* _Written instruction_: Only the lines from the one holding "The three.js and Blender code for this object continues." through the one holding "const CUFF_OPENING = 2;" are to be retyped, exactly as they appear, with both boundary lines included.

* _Provided data_:
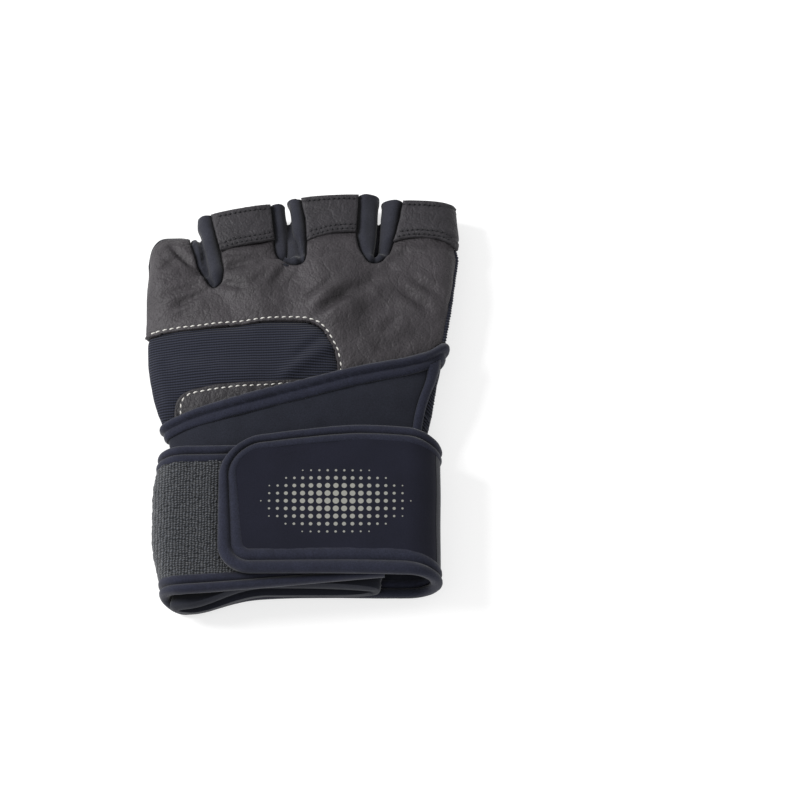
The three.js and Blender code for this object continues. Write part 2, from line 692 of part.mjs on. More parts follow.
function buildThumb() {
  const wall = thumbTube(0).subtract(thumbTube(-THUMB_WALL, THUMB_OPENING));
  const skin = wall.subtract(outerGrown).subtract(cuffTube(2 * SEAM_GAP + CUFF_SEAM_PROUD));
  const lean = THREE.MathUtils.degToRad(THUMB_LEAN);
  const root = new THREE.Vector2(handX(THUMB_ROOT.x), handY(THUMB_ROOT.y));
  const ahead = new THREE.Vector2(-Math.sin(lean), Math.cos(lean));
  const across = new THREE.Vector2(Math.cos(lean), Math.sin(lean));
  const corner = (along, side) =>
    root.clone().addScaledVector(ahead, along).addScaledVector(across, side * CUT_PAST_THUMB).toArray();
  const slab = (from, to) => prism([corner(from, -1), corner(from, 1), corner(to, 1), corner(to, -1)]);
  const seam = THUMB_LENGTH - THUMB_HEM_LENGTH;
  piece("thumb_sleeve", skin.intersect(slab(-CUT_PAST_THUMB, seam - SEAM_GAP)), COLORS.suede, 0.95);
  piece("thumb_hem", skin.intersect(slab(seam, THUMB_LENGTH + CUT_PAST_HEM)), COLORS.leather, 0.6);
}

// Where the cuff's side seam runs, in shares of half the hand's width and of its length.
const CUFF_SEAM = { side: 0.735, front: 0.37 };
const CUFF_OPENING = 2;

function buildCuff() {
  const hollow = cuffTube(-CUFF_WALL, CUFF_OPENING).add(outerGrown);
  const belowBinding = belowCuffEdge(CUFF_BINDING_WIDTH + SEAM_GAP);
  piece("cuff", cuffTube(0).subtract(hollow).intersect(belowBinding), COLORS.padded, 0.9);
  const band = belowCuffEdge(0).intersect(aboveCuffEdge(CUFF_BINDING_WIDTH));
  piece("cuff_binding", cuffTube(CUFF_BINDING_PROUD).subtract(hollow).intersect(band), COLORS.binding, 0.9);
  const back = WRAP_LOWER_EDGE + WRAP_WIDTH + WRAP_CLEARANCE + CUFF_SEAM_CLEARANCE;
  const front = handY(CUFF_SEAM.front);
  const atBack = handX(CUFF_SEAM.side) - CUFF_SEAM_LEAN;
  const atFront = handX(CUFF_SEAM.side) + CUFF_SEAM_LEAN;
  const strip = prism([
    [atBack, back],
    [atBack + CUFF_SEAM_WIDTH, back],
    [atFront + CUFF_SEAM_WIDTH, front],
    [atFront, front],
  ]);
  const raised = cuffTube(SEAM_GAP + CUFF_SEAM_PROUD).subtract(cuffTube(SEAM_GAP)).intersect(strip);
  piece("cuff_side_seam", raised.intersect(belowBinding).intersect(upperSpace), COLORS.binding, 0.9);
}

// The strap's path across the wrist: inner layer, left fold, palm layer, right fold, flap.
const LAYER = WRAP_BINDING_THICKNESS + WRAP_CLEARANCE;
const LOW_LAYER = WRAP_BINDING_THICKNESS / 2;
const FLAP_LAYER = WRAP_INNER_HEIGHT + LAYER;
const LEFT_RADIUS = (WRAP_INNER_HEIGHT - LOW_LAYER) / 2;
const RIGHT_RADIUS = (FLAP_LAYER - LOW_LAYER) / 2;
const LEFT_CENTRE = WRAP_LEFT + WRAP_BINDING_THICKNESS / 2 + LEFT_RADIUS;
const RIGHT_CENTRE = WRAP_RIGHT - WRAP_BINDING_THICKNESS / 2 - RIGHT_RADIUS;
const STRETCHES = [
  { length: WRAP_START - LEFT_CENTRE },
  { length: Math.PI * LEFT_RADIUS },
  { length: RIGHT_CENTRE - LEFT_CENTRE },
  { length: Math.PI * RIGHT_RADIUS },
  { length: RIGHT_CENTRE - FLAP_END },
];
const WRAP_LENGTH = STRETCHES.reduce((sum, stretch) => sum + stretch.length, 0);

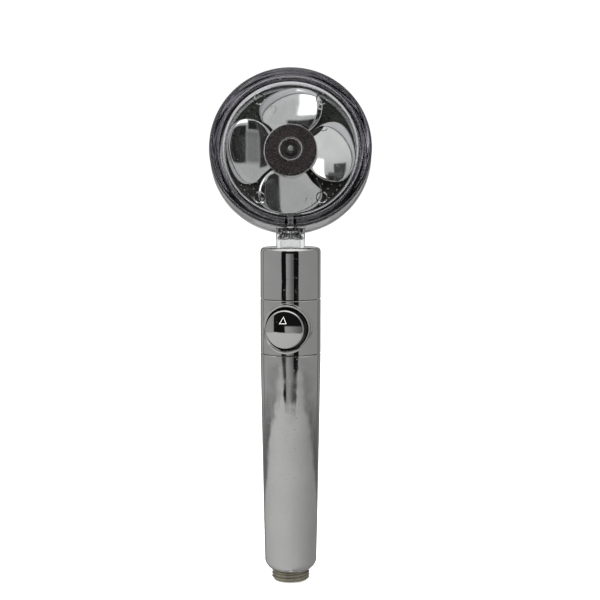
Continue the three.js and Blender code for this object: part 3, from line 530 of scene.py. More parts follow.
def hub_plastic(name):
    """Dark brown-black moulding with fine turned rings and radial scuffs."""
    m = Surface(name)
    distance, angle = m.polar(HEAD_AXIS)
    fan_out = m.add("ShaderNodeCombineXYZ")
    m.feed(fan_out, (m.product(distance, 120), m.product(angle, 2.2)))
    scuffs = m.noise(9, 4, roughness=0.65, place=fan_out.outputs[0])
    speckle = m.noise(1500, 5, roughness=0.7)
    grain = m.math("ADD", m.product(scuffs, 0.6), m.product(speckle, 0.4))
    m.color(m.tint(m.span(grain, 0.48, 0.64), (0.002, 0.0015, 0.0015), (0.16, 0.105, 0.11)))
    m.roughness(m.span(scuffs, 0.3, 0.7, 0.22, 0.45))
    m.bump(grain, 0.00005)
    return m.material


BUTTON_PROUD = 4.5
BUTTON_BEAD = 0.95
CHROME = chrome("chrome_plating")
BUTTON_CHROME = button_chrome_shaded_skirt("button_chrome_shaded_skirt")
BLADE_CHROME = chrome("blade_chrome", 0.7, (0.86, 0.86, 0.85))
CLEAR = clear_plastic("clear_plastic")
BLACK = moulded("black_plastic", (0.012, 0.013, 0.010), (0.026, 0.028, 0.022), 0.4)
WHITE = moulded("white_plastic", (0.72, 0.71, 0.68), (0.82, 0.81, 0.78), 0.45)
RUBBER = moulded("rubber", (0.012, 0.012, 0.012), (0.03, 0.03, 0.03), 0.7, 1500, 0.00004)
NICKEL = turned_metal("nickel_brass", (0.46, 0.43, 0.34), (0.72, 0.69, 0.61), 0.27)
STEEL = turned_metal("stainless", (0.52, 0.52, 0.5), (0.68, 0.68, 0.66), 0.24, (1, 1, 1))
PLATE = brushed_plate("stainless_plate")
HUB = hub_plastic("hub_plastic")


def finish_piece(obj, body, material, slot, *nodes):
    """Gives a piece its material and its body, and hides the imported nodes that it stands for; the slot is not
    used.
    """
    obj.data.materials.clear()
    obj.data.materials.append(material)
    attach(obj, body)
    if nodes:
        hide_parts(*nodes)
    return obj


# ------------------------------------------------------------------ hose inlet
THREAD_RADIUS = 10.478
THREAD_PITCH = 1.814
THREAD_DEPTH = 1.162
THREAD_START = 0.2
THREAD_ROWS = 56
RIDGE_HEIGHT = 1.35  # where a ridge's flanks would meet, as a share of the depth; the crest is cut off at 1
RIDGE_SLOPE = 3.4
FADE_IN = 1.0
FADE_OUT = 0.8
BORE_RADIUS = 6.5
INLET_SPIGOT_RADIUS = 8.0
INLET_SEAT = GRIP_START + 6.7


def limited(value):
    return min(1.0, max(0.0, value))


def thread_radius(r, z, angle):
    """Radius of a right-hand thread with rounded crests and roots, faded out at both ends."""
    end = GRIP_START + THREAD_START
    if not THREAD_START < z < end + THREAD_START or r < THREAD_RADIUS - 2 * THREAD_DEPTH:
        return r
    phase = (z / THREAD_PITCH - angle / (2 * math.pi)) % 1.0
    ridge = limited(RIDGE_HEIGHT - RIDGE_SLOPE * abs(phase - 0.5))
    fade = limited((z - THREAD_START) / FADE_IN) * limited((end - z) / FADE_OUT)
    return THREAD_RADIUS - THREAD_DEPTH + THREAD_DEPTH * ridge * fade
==
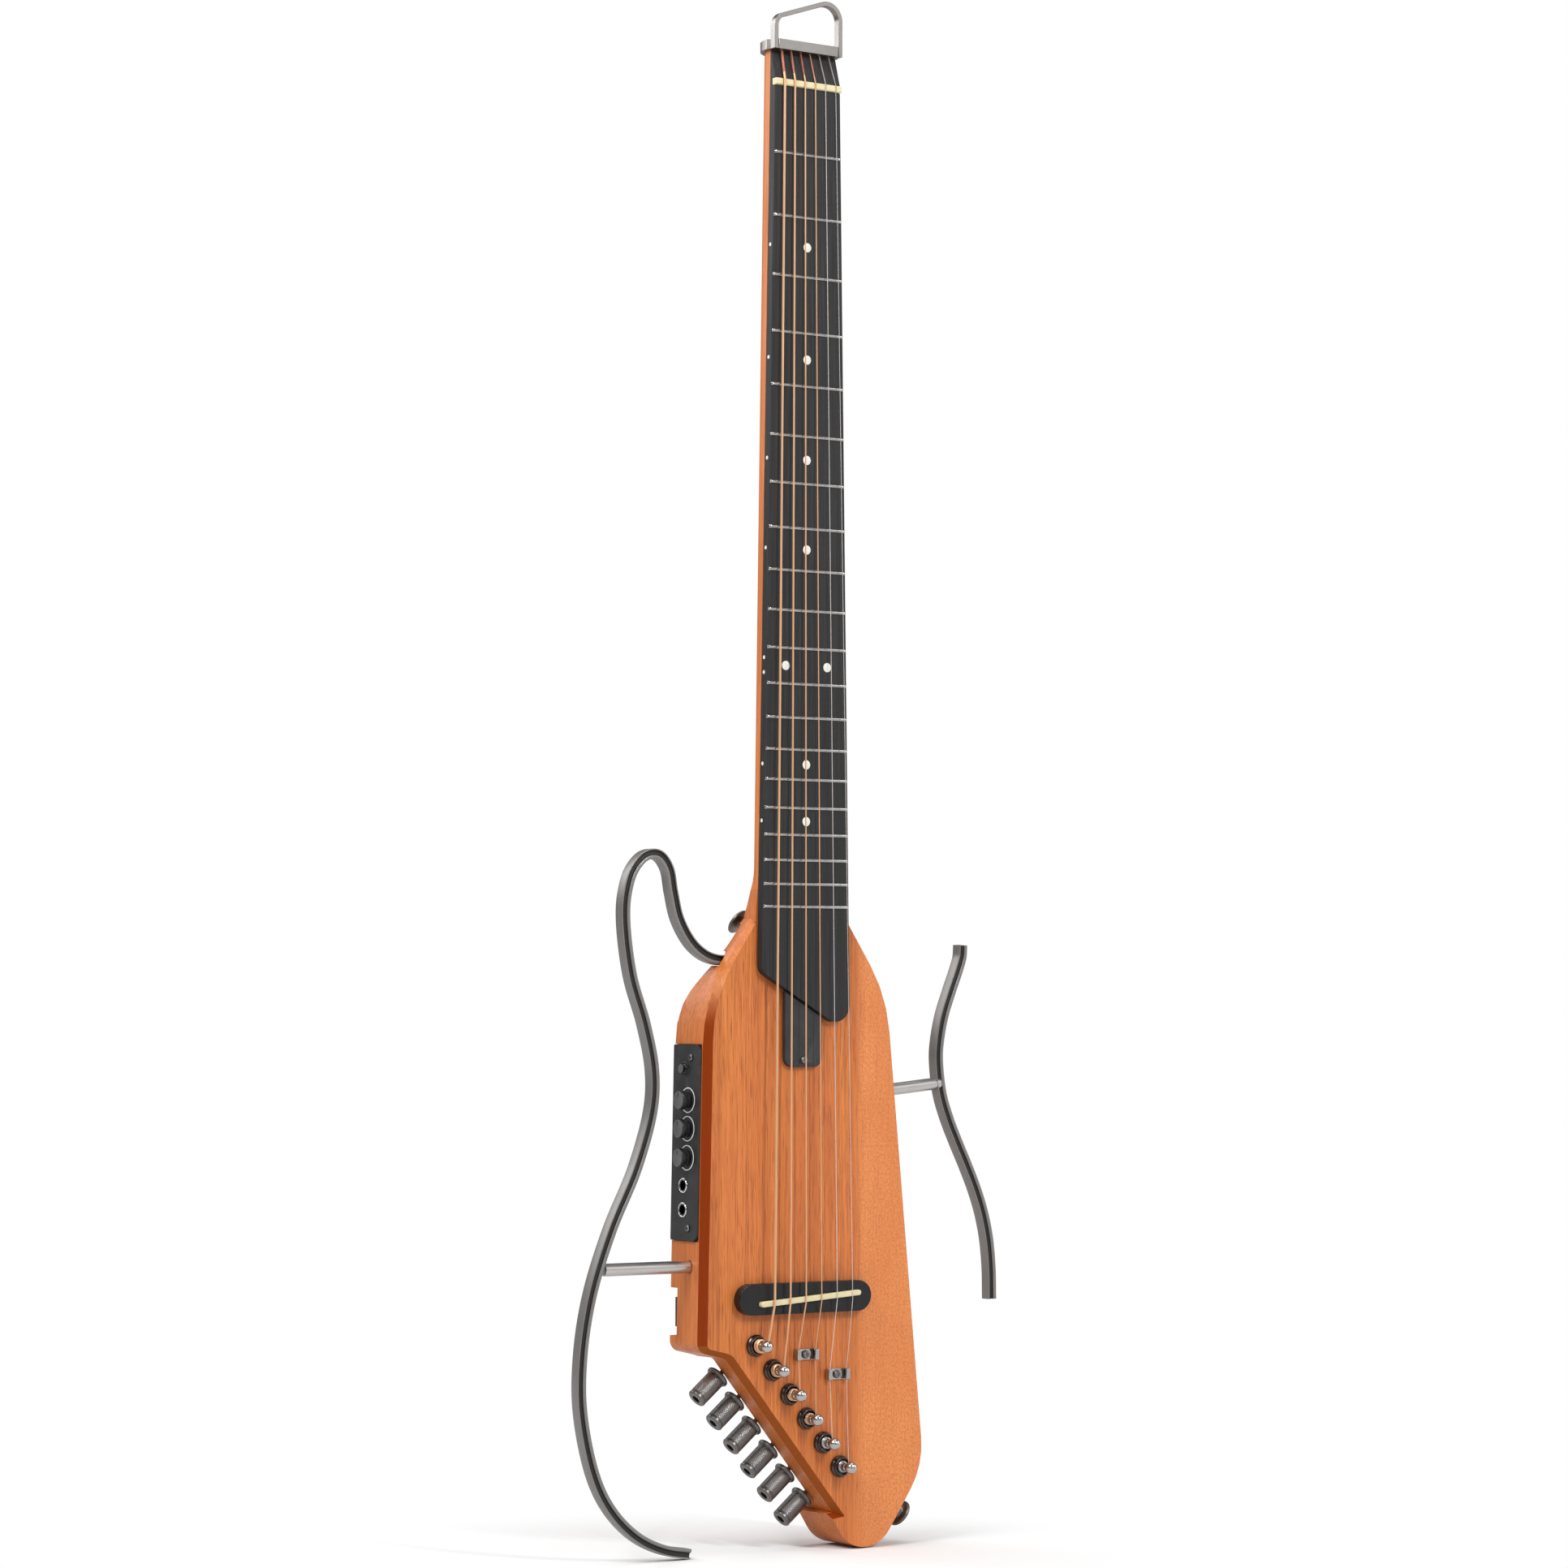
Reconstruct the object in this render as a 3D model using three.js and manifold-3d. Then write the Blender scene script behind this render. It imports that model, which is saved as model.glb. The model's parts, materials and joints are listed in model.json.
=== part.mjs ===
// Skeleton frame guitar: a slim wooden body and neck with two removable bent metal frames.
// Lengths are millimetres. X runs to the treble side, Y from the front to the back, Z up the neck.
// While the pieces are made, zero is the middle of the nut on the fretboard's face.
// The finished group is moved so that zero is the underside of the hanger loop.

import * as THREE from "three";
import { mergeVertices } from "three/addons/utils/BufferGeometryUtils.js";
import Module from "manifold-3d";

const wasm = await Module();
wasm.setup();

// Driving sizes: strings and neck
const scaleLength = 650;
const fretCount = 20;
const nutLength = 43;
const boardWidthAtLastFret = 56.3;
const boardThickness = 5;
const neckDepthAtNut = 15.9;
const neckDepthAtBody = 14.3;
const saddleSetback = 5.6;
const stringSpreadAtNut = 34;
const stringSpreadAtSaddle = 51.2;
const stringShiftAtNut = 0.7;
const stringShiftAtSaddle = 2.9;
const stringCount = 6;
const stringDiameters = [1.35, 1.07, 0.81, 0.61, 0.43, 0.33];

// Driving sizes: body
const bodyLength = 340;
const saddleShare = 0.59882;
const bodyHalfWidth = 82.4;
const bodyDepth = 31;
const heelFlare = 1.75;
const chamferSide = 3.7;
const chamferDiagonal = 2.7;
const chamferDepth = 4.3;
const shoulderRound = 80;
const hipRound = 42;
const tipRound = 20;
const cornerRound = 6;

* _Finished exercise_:
The three.js and Blender code for this object continues. Write part 2, from line 692 of part.mjs on. More parts follow.
function buildThumb() {
  const wall = thumbTube(0).subtract(thumbTube(-THUMB_WALL, THUMB_OPENING));
  const skin = wall.subtract(outerGrown).subtract(cuffTube(2 * SEAM_GAP + CUFF_SEAM_PROUD));
  const lean = THREE.MathUtils.degToRad(THUMB_LEAN);
  const root = new THREE.Vector2(handX(THUMB_ROOT.x), handY(THUMB_ROOT.y));
  const ahead = new THREE.Vector2(-Math.sin(lean), Math.cos(lean));
  const across = new THREE.Vector2(Math.cos(lean), Math.sin(lean));
  const corner = (along, side) =>
    root.clone().addScaledVector(ahead, along).addScaledVector(across, side * CUT_PAST_THUMB).toArray();
  const slab = (from, to) => prism([corner(from, -1), corner(from, 1), corner(to, 1), corner(to, -1)]);
  const seam = THUMB_LENGTH - THUMB_HEM_LENGTH;
  piece("thumb_sleeve", skin.intersect(slab(-CUT_PAST_THUMB, seam - SEAM_GAP)), COLORS.suede, 0.95);
  piece("thumb_hem", skin.intersect(slab(seam, THUMB_LENGTH + CUT_PAST_HEM)), COLORS.leather, 0.6);
}

// Where the cuff's side seam runs, in shares of half the hand's width and of its length.
const CUFF_SEAM = { side: 0.735, front: 0.37 };
const CUFF_OPENING = 2;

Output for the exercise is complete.